Illinois recently enacted legislation that broadly restricts a private employer from using credit reports regarding job applicants or current employees. Subject to certain exceptions, an employer may not inquire about, order, or obtain a job applicant’s credit report, or fail or refuse to hire or recruit an individual based on the individual’s credit report or history. With respect to current employees, an employer may not discharge or otherwise discriminate against an employee because of the employee’s credit history or credit report. The law also prevents an employer from requiring an applicant or employee to waive any rights under the new law and prohibits retaliatory and discriminatory acts by the employer. Importantly, the law creates a private right of action for an individual to seek injunctive relief and damages and provides for prevailing-party attorneys’ fees.

The newly-enacted law becomes effective January 1, 2011. Notably, there are a number of exceptions. For example, banks, credit unions, insurance companies, debt collectors, and a variety of other finance-related entities are exempted from the rule. Law enforcement officers and other state or local government agencies are also exempted. The law also does not apply in a variety of other situations—when:

  • State or federal law requires bonding or other security covering an individual holding the position.  
  • The duties of the position include custody of or unsupervised access to cash or marketable assets valued at $2,500 or more.  
  • The duties of the position include signatory power over business assets of $100 or more per transaction.  
  • The position is a managerial position which involves setting the direction or control of the business.  
  • The position involves access to personal or confidential information, financial information, trade secrets, or State or national security information.  
  • The position meets criteria in administrative rules, if any, that the U.S. Department of Labor or the Illinois Department of Labor has promulgated to establish the circumstances in which a credit history is a bona fide occupational requirement.  
  • The employee’s or applicant’s credit history is otherwise required by or exempt under federal or State law.  
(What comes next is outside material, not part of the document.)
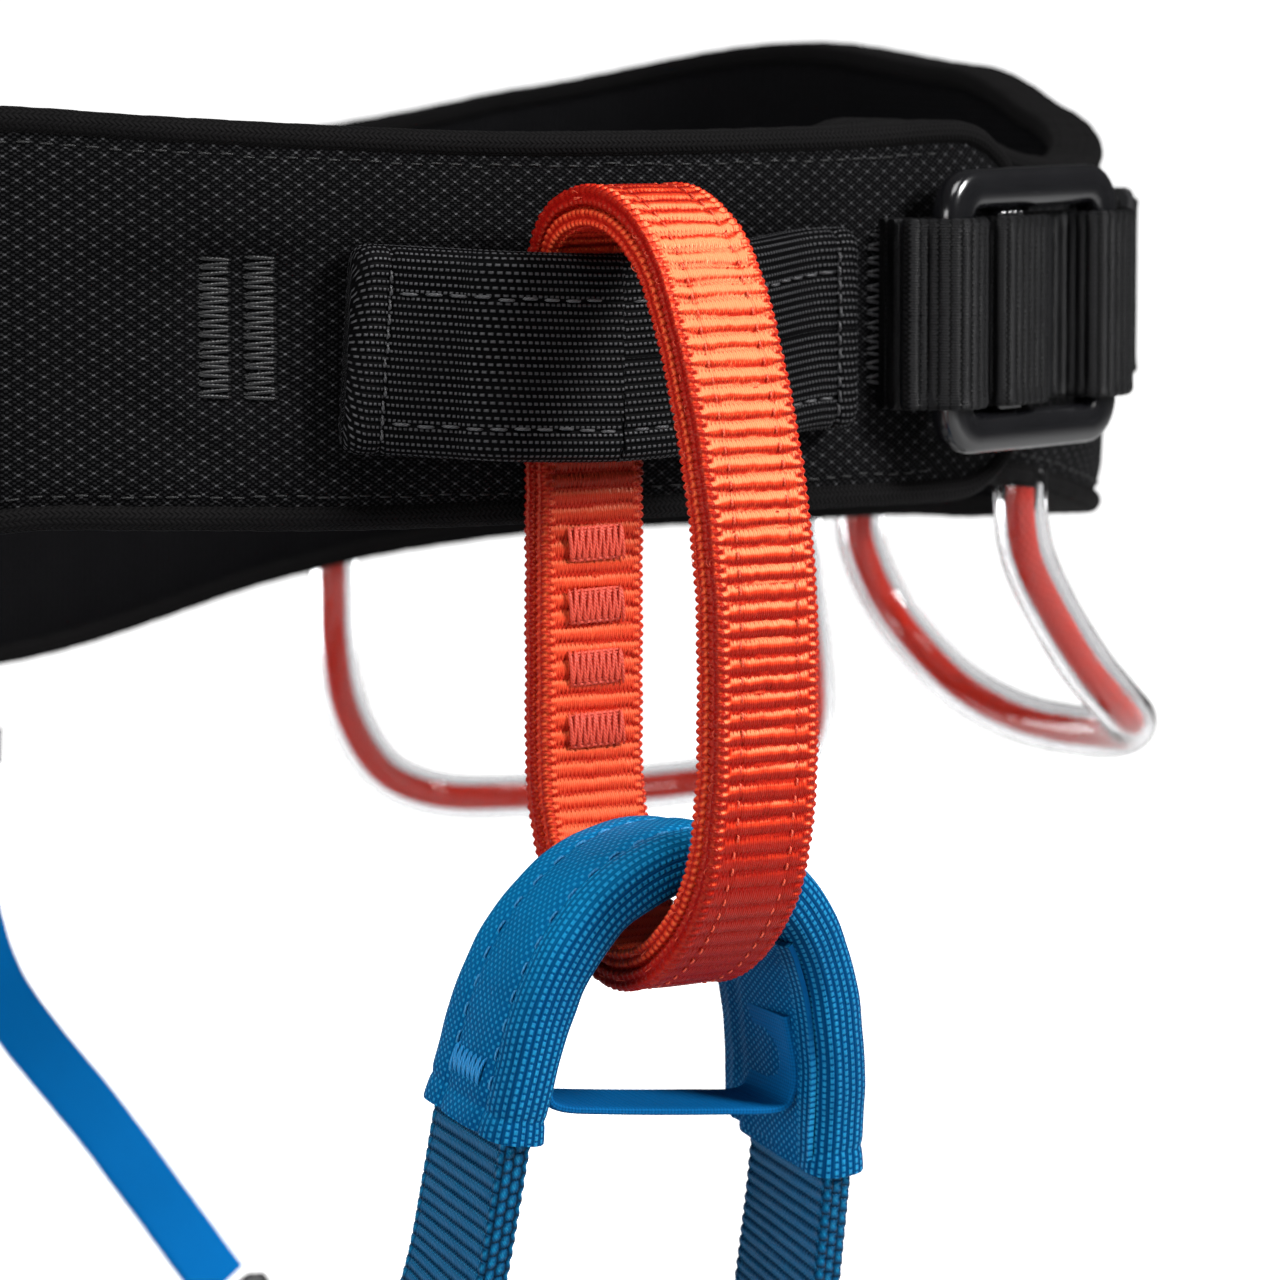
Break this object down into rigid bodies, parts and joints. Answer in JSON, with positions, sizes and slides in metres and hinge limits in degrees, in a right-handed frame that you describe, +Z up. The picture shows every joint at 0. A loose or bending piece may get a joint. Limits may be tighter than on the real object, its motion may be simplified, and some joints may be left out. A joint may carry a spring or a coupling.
{
  "type": "climbing harness",
  "caption": "Climbing sit harness: padded waist belt with double-back buckle, tie-in band, belay loop, crosspiece, padded adjustable leg loops, elastic risers, gear loops and haul loop.",
  "frame": {"origin": "on the flat middle of the belay loop's front face, halfway across its width", "axes": "+Z up as worn, -Y the way the wearer faces (the belay loop's outward normal), +X to the wearer's left"},
  "size_m": [0.3724, 0.2779, 0.3033],
  "materials": {
    "belt_fabric": "woven polyester with a small diamond pattern, matt",
    "belt_lining": "knitted spacer mesh, matt",
    "belt_foam": "closed-cell foam sheet",
    "edge_binding": "knitted edge binding, matt",
    "black_webbing": "ribbed black nylon webbing",
    "orange_webbing": "ribbed orange-red nylon webbing with a slight sheen",
    "orange_thread": "bar-tack thread",
    "blue_sleeve": "plain-woven tubular webbing sleeve",
    "blue_webbing": "ribbed nylon webbing",
    "blue_ribbon": "thin ribbon",
    "riser_elastic": "smooth elastic webbing",
    "buckle_metal": "glossy black coated aluminium",
    "black_plastic": "moulded, satin",
    "clear_tube": "clear flexible PVC tube",
    "red_cord": "braided cord"
  },
  "bodies": {
    "waist": {"waist_shell": "belt_fabric", "waist_foam": "belt_foam", "waist_lining": "belt_lining", "waist_binding_top": "edge_binding", "waist_binding_bottom": "edge_binding", "waist_webbing": "black_webbing", "waist_anchor_webbing": "black_webbing", "waist_strap": "black_webbing", "waist_buckle_frame": "buckle_metal", "tie_in_end_left": "black_webbing", "tie_in_end_right": "black_webbing", "riser_upper_left": "riser_elastic", "riser_upper_right": "riser_elastic"},
    "belay": {"tie_in_sleeve": "black_webbing", "tie_in_webbing": "black_webbing", "belay_loop_outer": "orange_webbing", "belay_loop_inner": "orange_webbing", "belay_loop_bartacks": "orange_thread"},
    "seat": {"crosspiece_webbing": "blue_webbing", "crosspiece_sleeve": "blue_sleeve", "crosspiece_strap": "blue_ribbon"},
    "waist_slider": {"waist_buckle_slider": "buckle_metal"},
    "strap_keeper": {"waist_strap_keeper": "black_plastic"},
    "haul_loop": {"haul_loop": "black_webbing"},
    "leg_left": {"leg_shell_left": "belt_fabric", "leg_foam_left": "belt_foam", "leg_lining_left": "belt_lining", "leg_binding_top_left": "edge_binding", "leg_binding_bottom_left": "edge_binding", "leg_webbing_left": "blue_webbing", "leg_strap_left": "blue_webbing", "leg_front_strap_left": "blue_webbing", "leg_buckle_frame_left": "buckle_metal", "riser_lower_left": "riser_elastic", "riser_hook_left": "black_plastic"},
    "leg_slider_left": {"leg_buckle_slider_left": "buckle_metal"},
    "riser_adjuster_left": {"riser_slider_left": "black_plastic"},
    "gear_front_left": {"gear_loop_tube_front_left": "clear_tube", "gear_loop_cord_front_left": "red_cord"},
    "gear_rear_left": {"gear_loop_tube_rear_left": "clear_tube", "gear_loop_cord_rear_left": "red_cord"},
    "leg_right": {"leg_shell_right": "belt_fabric", "leg_foam_right": "belt_foam", "leg_lining_right": "belt_lining", "leg_binding_top_right": "edge_binding", "leg_binding_bottom_right": "edge_binding", "leg_webbing_right": "blue_webbing", "leg_strap_right": "blue_webbing", "leg_front_strap_right": "blue_webbing", "leg_buckle_frame_right": "buckle_metal", "riser_lower_right": "riser_elastic", "riser_hook_right": "black_plastic"},
    "leg_slider_right": {"leg_buckle_slider_right": "buckle_metal"},
    "riser_adjuster_right": {"riser_slider_right": "black_plastic"},
    "gear_front_right": {"gear_loop_tube_front_right": "clear_tube", "gear_loop_cord_front_right": "red_cord"},
    "gear_rear_right": {"gear_loop_tube_rear_right": "clear_tube", "gear_loop_cord_rear_right": "red_cord"}
  },
  "joints": [
    {"name": "seat_swing", "type": "hinge", "parent": "waist", "child": "seat", "pos_m": [0, 0.0399, 0.059], "axis": [-1, 0, 0], "range_deg": [0, 15], "stiffness_Nm_per_rad": 2.5, "springref_deg": -6.88},
    {"name": "belay_swing", "type": "hinge", "parent": "waist", "child": "belay", "pos_m": [0, 0.0399, 0.059], "axis": [-1, 0, 0], "range_deg": [0, 15]},
    {"name": "leg_sway_left", "type": "hinge", "parent": "seat", "child": "leg_left", "pos_m": [0.0303, 0.0415, -0.0985], "axis": [-0.1245, -0.9799, 0.1557], "range_deg": [0, 12]},
    {"name": "leg_sway_right", "type": "hinge", "parent": "seat", "child": "leg_right", "pos_m": [-0.0303, 0.0415, -0.0985], "axis": [-0.1245, 0.9799, -0.1557], "range_deg": [0, 12]},
    {"name": "waist_slider_slide", "type": "slide", "parent": "waist", "child": "waist_slider", "axis": [0.9465, 0.3226, 0], "range_m": [0, 0.0022]},
    {"name": "strap_keeper_slide", "type": "slide", "parent": "waist", "child": "strap_keeper", "axis": [0.6875, 0.7262, 0], "range_m": [-0.003, 0.003]},
    {"name": "leg_slider_slide_left", "type": "slide", "parent": "leg_left", "child": "leg_slider_left", "axis": [-0.865, -0.4875, 0.1185], "range_m": [0, 0.0022]},
    {"name": "riser_adjust_left", "type": "slide", "parent": "waist", "child": "riser_adjuster_left", "axis": [0, 0, 1], "range_m": [-0.005, 0.005]},
    {"name": "gear_swing_front_left", "type": "hinge", "parent": "waist", "child": "gear_front_left", "pos_m": [0.1257, 0.137, 0.0074], "axis": [-0.3611, -0.9243, 0.1235], "range_deg": [0, 20]},
    {"name": "gear_swing_rear_left", "type": "hinge", "parent": "waist", "child": "gear_rear_left", "pos_m": [0.11106, 0.22789, -0.00525], "axis": [0.7391, -0.6628, 0.1199], "range_deg": [0, 20]},
    {"name": "leg_slider_slide_right", "type": "slide", "parent": "leg_right", "child": "leg_slider_right", "axis": [0.865, -0.4875, 0.1185], "range_m": [0, 0.0022]},
    {"name": "riser_adjust_right", "type": "slide", "parent": "waist", "child": "riser_adjuster_right", "axis": [0, 0, 1], "range_m": [-0.005, 0.005]},
    {"name": "gear_swing_front_right", "type": "hinge", "parent": "waist", "child": "gear_front_right", "pos_m": [-0.1274, 0.13346, 0.0074], "axis": [-0.3133, 0.9424, -0.1175], "range_deg": [0, 20]},
    {"name": "gear_swing_rear_right", "type": "hinge", "parent": "waist", "child": "gear_rear_right", "pos_m": [-0.11106, 0.22789, -0.00525], "axis": [0.7391, 0.6628, -0.1199], "range_deg": [0, 20]},
    {"name": "haul_loop_swing", "type": "hinge", "parent": "waist", "child": "haul_loop", "pos_m": [0, 0.2736, 0.04], "axis": [1, 0, 0], "range_deg": [0, 80]}
  ],
  "couplings": [
    {"joint": "belay_swing", "follows": "seat_swing", "ratio": 1}
  ]
}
The new Illinois law appears to be aimed at protecting individuals whose credit scores have suffered as a result of the financial downturn. The new law would protect an individual who, for example, lost his or her job and was unable to pay some of his or her bills during the period of unemployment. Although an employer could currently request access to the job applicant’s credit report, see the delinquent accounts, and refuse to hire the individual based on this information, as of January 1, 2011, the employer would be prohibited from even requesting the individual’s credit report—unless one of the many statutory exceptions applies. The legislature’s creation of a private right of action and attorneys’ fees provisions signifies the importance of an employer’s compliance with this new law.